Platform engineering would also include things like supporting non-application updates, security monitoring and alerting for vulnerable and/or outdated dependencies, a clear list of what snapshot of the code is running in what environments, configuration and settings management (so you don’t have to re-deploy everything just to change a configuration value), and rules to prevent things like pushing untested code straight into production.

It’s worth noting that, self-service platform that lets developers own and run their code in production or not, there are some things (e.g. production databases, and even the platform the code is running on itself) that developers shouldn’t have full and direct access to. You’ll still need to limit the ability to directly update databases from a terminal or log into production instances and tweak stuff to a small handful of individuals. That’s not nearly the drawback it sounds like, as a good platform would include tools for basic management tasks, while development and service teams should have admin consoles for simple support and admin operations anyways. The important thing here is to just remember that platform engineering is not the same thing as giving all developers root access.

The good parts of platform engineering

The best take on how platform engineering should be done that I’ve seen is this post by Charity Majors. Majors does a good job of explaining the benefits platform engineering brings to organizations, how it differs from traditional operations, and the types of engineers you need on a platform engineering team. I’d like to emphasize Majors’ point that a platform engineering team should responsive to developer needs, there should be a paved road for any common (i.e. “used more than once”) architecture pattern.

Embracing platform engineering gives developers the ability to control their own destiny when it comes to running software, but with minimal risk since the paved roads have best practices built-in. Good platform engineering focuses on types of problems development teams need to solve, and makes sure there’s a “good” choice for dealing with those – be it event handling, message queues, running a web service, or host a web application. By treating your operations platform as a product the way Majors describes, operations becomes responsive to business and development needs.

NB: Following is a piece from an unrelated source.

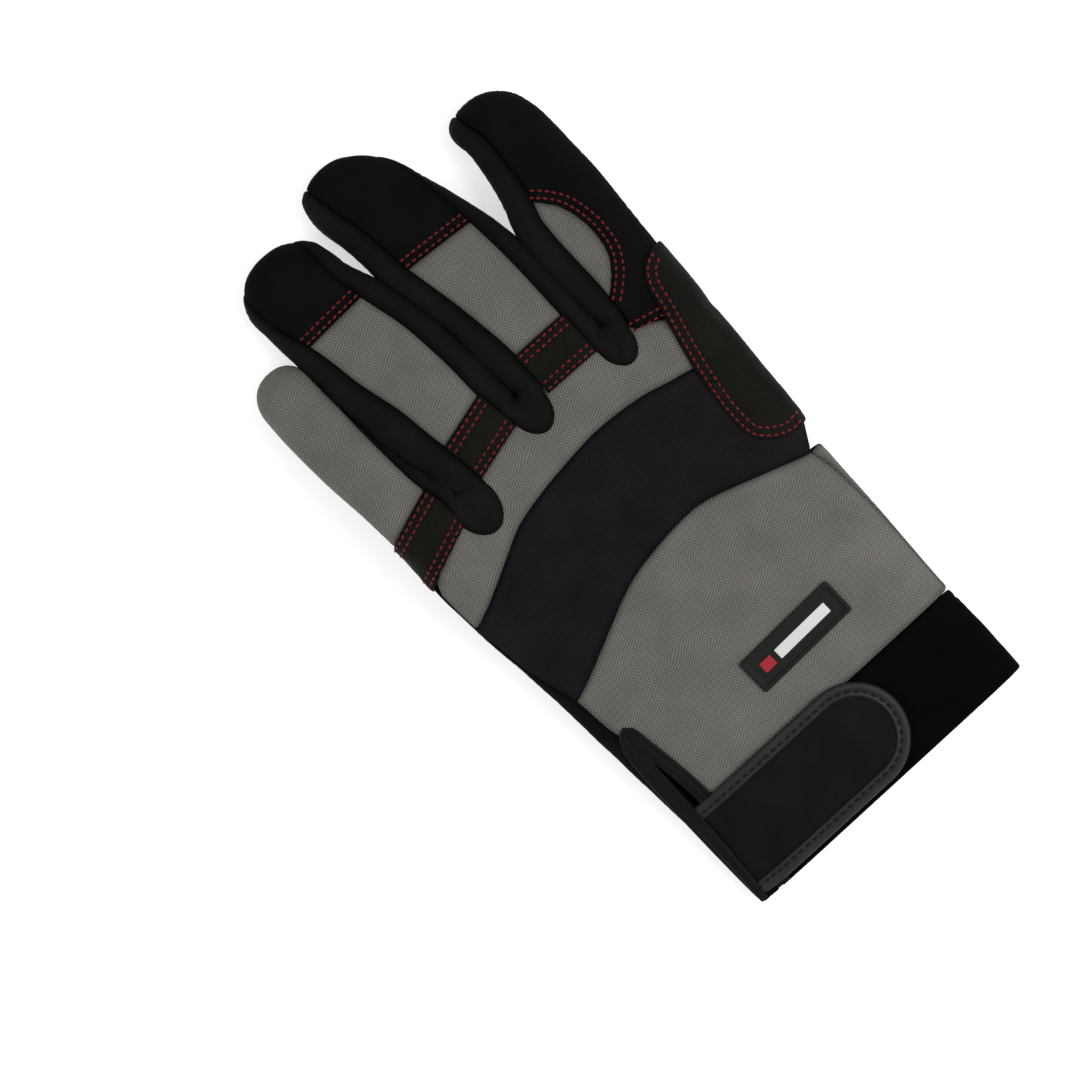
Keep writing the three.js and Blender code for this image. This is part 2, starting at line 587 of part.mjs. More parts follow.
// The thumb: cloth on its outer side, which the fold turns to the floor, and leather round it.
const thumbWalls = shell
  .subtract(handAndFingers(SEAM_GAP + SEAM_GAP / 3).subtract(foldBlock(0)))
  .subtract(cuffLine(SEAM_GAP / 2));
const THUMB_CLOTH = [
  [-0.62, 1.07], [-0.52, 1.053], [-0.5, 1], [-0.467, 0.947], [-0.367, 0.867], [-0.233, 0.787],
  [-0.083, 0.727], [0.083, 0.68], [0.3, 0.645], [0.6, 0.615], [1, 0.612], [1.1, 0.2],
  [0.4, 0.15], [-0.9, 0.6],
];
const THUMB_PATCH = [
  [-0.5, 0.675], [-0.317, 0.673], [-0.2, 0.677], [0, 0.655], [0.13, 0.63], [0.23, 0.6],
  [0.33, 0.5], [0.42, 0.4], [0.52, 0.3], [0.6, 0.22], [0.2, 0.18], [-0.6, 0.4],
];
const outerSide = slabUnder((x, y) => {
  const towardsFold = THREE.MathUtils.smoothstep(x / HAND_HALF, 0.3, 0.7);
  return THREE.MathUtils.lerp(0.55 * THUMB_THICK, middleHeight(x, y) + HAND_THICK, towardsFold);
});
const thumbPatchOutline = THUMB_PATCH.map(onHand);
const thumbClothOutline = THUMB_CLOTH.map(onHand);
const patchCutter = (grow) => prism(outset(thumbPatchOutline, grow)).intersect(outerSide);
const clothCutter = (grow) => prism(outset(thumbClothOutline, grow)).intersect(outerSide);
addPart("thumb_heel_patch", thumbWalls.intersect(patchCutter(0)), LOOKS.patch);
addPart("thumb_cloth", thumbWalls.intersect(clothCutter(0)).subtract(patchCutter(SEAM_GAP)), LOOKS.knit);
const upperGap = outerSide.translate(0, 0, SEAM_GAP);
addPart(
  "thumb_leather",
  thumbWalls
    .subtract(prism(outset(thumbPatchOutline, SEAM_GAP)).intersect(upperGap))
    .subtract(prism(outset(thumbClothOutline, SEAM_GAP)).intersect(upperGap)),
  LOOKS.leather,
);

// The cuff band goes all round the wrist but for the vent.
addPart("cuff_band", shell.intersect(cuffLine(-SEAM_GAP / 2)).subtract(vent), LOOKS.cuff);

// Patches and trim lie on the outside of the shell.
const layer = (from, to) => handAndFingers(to).subtract(handAndFingers(from));

const STRAP_START = -0.79; // the strap's sewn end, a share of the hand's half-width
const strapMiddle = CUFF_HEIGHT / 2 + 2.2;
function strapOutline(inset) {
  const half = STRAP_WIDTH / 2 - inset;
  const start = STRAP_START * HAND_HALF + inset;
  const centre = STRAP_START * HAND_HALF + STRAP_LENGTH - STRAP_WIDTH / 2;
  const round = Array.from({ length: 13 }, (_, step) => {
    const angle = Math.PI * (step / 12 - 0.5);
    return [centre + half * Math.cos(angle), strapMiddle + half * Math.sin(angle)];
  });
  return [[start, strapMiddle - half], ...round, [start, strapMiddle + half]];
}
const strapTop = LAY_CLEARANCE + STRAP_THICK;
addPart(
  "strap_rim",
  layer(LAY_CLEARANCE, LAY_CLEARANCE + STRAP_RIM_THICK).intersect(upperSlab)
    .intersect(prism(strapOutline(0)).subtract(prism(strapOutline(STRAP_RIM_WIDTH)))),
  LOOKS.strap,
);
addPart(
  "strap_tab",
  layer(LAY_CLEARANCE, strapTop).intersect(upperSlab)
    .intersect(prism(strapOutline(STRAP_RIM_WIDTH + SEAM_GAP))),
  LOOKS.strap,
);

// Binding: one tape up one edge of the vent, round its top and down the other edge.
const bindingLine = [[-0.85, 0.005], [-0.85, 0.12], [-0.86, 0.25], [-0.85, 0.38]].map(onHand);
const bindingEnd = [[-0.745, 0.36], [-0.71, 0.27], [-0.69, 0.2]].map(onHand);
const bindingPath = smooth([...bindingLine, [ventTop[0] + 0.1, VENT_LENGTH + 1.2], ...bindingEnd], 24);
function stripAlong(path, half) {
  const side = (turn) => path.map(([x, y], i) => {
    const a = path[Math.max(i - 1, 0)];
    const b = path[Math.min(i + 1, path.length - 1)];
    const along = new THREE.Vector2(b[0] - a[0], b[1] - a[1]).normalize();
    return [x - turn * half * along.y, y + turn * half * along.x];
  });
  return [...side(1), ...side(-1).reverse()];
}
addPart(
  "vent_binding",
  layer(LAY_CLEARANCE, LAY_CLEARANCE + BINDING_THICK).intersect(upperSlab)
    .intersect(prism(stripAlong(bindingPath, BINDING_WIDTH / 2)))
    .subtract(prism(outset(strapOutline(0), SEAM_GAP))),
  LOOKS.strap,
);

// Saddle patch: over the crotch of thumb and index finger, round the index finger's edge.
const SADDLE = [
  [1.15, 1.075], [0.9, 1.073], [0.82, 1.068], [0.755, 1.05], [0.715, 1.02], [0.69, 0.97],
  [0.665, 0.93], [0.625, 0.86], [0.595, 0.79], [0.583, 0.74], [0.59, 0.69], [0.62, 0.665],
  [0.69, 0.642], [0.77, 0.63], [0.86, 0.632], [1.15, 0.632],
];
const saddleZone = slabUnder(() => REACH).subtract(
  slabUnder((x, y) => middleHeight(x, y) - 0.3 * HAND_THICK),
);
addPart(
  "saddle_patch",
  layer(LAY_CLEARANCE + BAND_SWELL, LAY_CLEARANCE + BAND_SWELL + PATCH_THICK)
    .intersect(saddleZone).intersect(prism(SADDLE.map(onHand))),
  LOOKS.patch,
);

// Reinforcement patches under the palm.
const HEEL_PAD = [
  [-0.6, 0.93], [-0.7, 1], [-0.76, 1.03], [-0.83, 1], [-0.88, 0.94], [-0.89, 0.87], [-0.84, 0.81],
  [-0.88, 0.74], [-0.885, 0.66], [-0.865, 0.6], [-0.8, 0.53], [-0.7, 0.46], [-0.6, 0.41],
  [-0.48, 0.375], [-0.38, 0.41], [-0.44, 0.52], [-0.56, 0.6], [-0.62, 0.68], [-0.61, 0.76], [-0.55, 0.82],
];
const FINGER_PAD = [
  [-0.02, 0.96], [0.08, 1.02], [0.17, 1.045], [0.26, 1.02], [0.34, 0.965], [0.42, 0.94],
  [0.5, 0.955], [0.58, 1], [0.67, 1.03], [0.76, 1.015], [0.8, 0.96], [0.77, 0.9],
  [0.66, 0.85], [0.5, 0.83], [0.34, 0.845], [0.15, 0.87], [0.02, 0.91],
];
for (const [name, outline] of [["heel_pad", HEEL_PAD], ["finger_pad", FINGER_PAD]]) {
  const closed = smooth([...outline, outline[0]], 1.5 * outline.length).slice(0, -1);
  addPart(
    name,
    layer(LAY_CLEARANCE, LAY_CLEARANCE + PATCH_THICK).intersect(seamSlab)
      .intersect(prism(closed.map(onHand))),
    LOOKS.patch,
  );
}

// Badge: a rubber plate with a raised rim, sewn square on the back of the hand.
const LABEL_PLACE = onHand([0.12, 0.342]);
const LABEL_TURN = THREE.MathUtils.degToRad(1.8);
function labelOutline(inset) {
  const corner = (x, y) => {
    const spot = new THREE.Vector2(x * (LABEL_LENGTH / 2 - inset), y * (LABEL_WIDTH / 2 - inset));
    spot.rotateAround(new THREE.Vector2(), LABEL_TURN);
    return [LABEL_PLACE[0] + spot.x, LABEL_PLACE[1] + spot.y];
  };
  return [corner(-1, -1), corner(1, -1), corner(1, 1), corner(-1, 1)];
}
const labelTop = LAY_CLEARANCE + LABEL_THICK;
const labelRim = prism(labelOutline(0)).subtract(prism(labelOutline(LABEL_RIM_WIDTH)));
addPart(
  "label_plate",
  layer(LAY_CLEARANCE, labelTop).intersect(prism(labelOutline(0)))
    .add(layer(LAY_CLEARANCE, labelTop + LABEL_RIM_RISE).intersect(labelRim))
    .intersect(upperSlab),
  LOOKS.rubber,
);

// The model, moved so that its origin is under its middle, on the floor.
const glove = new THREE.Group();
for (const { name, made, look } of parts) {
  const { vertProperties, triVerts } = made.getMesh();
  const geometry = new THREE.BufferGeometry();
  geometry.setAttribute("position", new THREE.BufferAttribute(new Float32Array(vertProperties), 3));
  geometry.setIndex(new THREE.BufferAttribute(new Uint32Array(triVerts), 1));
  geometry.computeVertexNormals();
  const mesh = new THREE.Mesh(geometry, new THREE.MeshStandardMaterial(look));
  mesh.name = name;
  glove.add(mesh);
}
const bounds = new THREE.Box3().setFromObject(glove);
const centre = bounds.getCenter(new THREE.Vector3());
glove.position.set(-centre.x, -centre.y, -bounds.min.z);

export default glove;
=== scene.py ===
import math

import bmesh
import bpy
import numpy as np
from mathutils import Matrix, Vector
from mathutils.bvhtree import BVHTree
from mathutils.geometry import delaunay_2d_cdt


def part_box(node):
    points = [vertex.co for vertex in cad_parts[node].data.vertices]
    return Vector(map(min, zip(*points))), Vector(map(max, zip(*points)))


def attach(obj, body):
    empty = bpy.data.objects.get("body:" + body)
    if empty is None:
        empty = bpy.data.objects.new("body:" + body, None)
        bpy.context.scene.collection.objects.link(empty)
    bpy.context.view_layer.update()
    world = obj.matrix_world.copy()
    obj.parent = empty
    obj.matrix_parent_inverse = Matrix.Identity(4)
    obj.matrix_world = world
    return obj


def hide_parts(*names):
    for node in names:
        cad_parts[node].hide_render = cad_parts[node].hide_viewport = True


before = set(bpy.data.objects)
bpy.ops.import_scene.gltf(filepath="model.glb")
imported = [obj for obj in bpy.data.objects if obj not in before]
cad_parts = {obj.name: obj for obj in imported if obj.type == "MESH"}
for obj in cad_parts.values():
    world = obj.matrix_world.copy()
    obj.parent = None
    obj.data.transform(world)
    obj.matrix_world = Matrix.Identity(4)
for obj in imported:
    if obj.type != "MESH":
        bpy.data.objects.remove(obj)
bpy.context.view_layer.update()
MM = 0.001

# Table, light and camera
# A white matt table, one broad soft light from the right and a weak one from the lower left,
# and a camera straight above the glove, turned so that the fingers point to the upper left.
cuff_low, cuff_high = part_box("cuff_band")
CUFF_SIDE = 49.98  # the cuff's edge at the index side, in the glove's own frame
SHIFT_X = CUFF_SIDE - cuff_high.x / MM  # the glove's own x less the shared frame's x
SHIFT_Y = -cuff_low.y / MM
VIEW_TURN = math.radians(-42.5)
VIEW_CENTRE = (-27.9, 120.9)
VIEW_WIDTH = 310.0
VIEW_HEIGHT = 1150.0
GLOVE_LEVEL = 14.0  # the height at which the picture is VIEW_WIDTH wide
SENSOR_WIDTH = 36.0
TABLE_REACH = 3  # metres
TABLE_GLOW, SKY_LIGHT = 0.55, 0.5
LAMPS = [
    # place in metres, side of the square in metres, watts
    ((0.8, -0.6, 1.05), 0.9, 10.5),
    ((-0.9, 0.3, 0.7), 0.7, 2.5),
]


def new_material(name, roughness, gloss, sheen=0.0):
    """A material with its node tree and its Principled BSDF."""
    material = bpy.data.materials.new(name)
    material.use_nodes = True
    skin = material.node_tree.nodes["Principled BSDF"]
    skin.inputs["Roughness"].default_value = roughness
    skin.inputs["Specular IOR Level"].default_value = gloss
    skin.inputs["Sheen Weight"].default_value = sheen
    return material, material.node_tree, skin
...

It is worth noting, that platform engineering is successful when the operations specialists are working closely with developers, i.e. “doing DevOps,” even if they’re separate teams.

Platform engineering as an engineering approach does a better job of acknowledging development and operations are separate concerns than traditional DevOps does. I also appreciate the emphasis it puts on paved roads as a means of simplifying development. Also by “productizing” (not the best word in the English language, but it’s the only term I could think of for “turning a back-and-forth process into a simple self-service operation”) the results of development and operations specialists working together. Done right, platform engineering does a good job of letting developers focus on business problems and code while significantly reducing the risks that come from people who don’t specialize in operations running code anyways.

Why I’m not convinced platform engineering isn’t going to be the future

Platform engineering is a term that is growing in popularity, and has a definition that sounds a lot like “tooling.” Point blank, I think a lot of the places that say they’re going to do “platform engineering” are just going to rebrand their tooling teams, maybe give them a little more work to do, and call it a day. I had to Google around for a while before Charity Majors’s blog post above got recommended to me, and now I at least understand the basics of platform engineering. Given that it takes time and effort to understand platform engineering, and that it involves potentially changing the way businesses operate, I just don’t think companies are going to bother putting in that kind of effort. Real change is hard, cargo culting is easy.

Even if companies try to adopt a platform engineering approach “for real,” like I mentioned earlier, it’s hard. After all, what does an “internal development platform” even look like? Even if you build the resources and tooling needed to deploy code, developers still have to run that code with minimal impact to their day-to-day work. That means making it easy to update the runtime environments plus any libraries you’re providing that support running code. That’s a lot of work to be able to do, hence why platform is meant to be its own dedicated team.

Because platform engineering explicitly breaks operations out into its own group (they’re building the “platform”), it’s too easy to reinforce the “separate development and operations and have the former throw things over the wall to the latter” mentality that DevOps was trying to eliminate. While platform engineering is intended to operate like a DevOps product serving other developers, that’s a cultural change, and organizations claiming to adopt new approaches on development are notoriously bad about skipping the actual culture parts.

I like the idea of platform engineering. Platform engineering gives teams more control over their destiny, and as someone who’s worked places where deployments involve coordinating multiple teams and in places where developers could push their code when it was ready – I much prefer the latter. Platform engineering sounds like a silver bullet for companies looking to have high-velocity, high-performing development teams that aren’t bogged down actually running code. That said, given how companies “adopted” DevOps, I don’t see much hope that platform engineering won’t end up being yet another cargo-culted buzzword.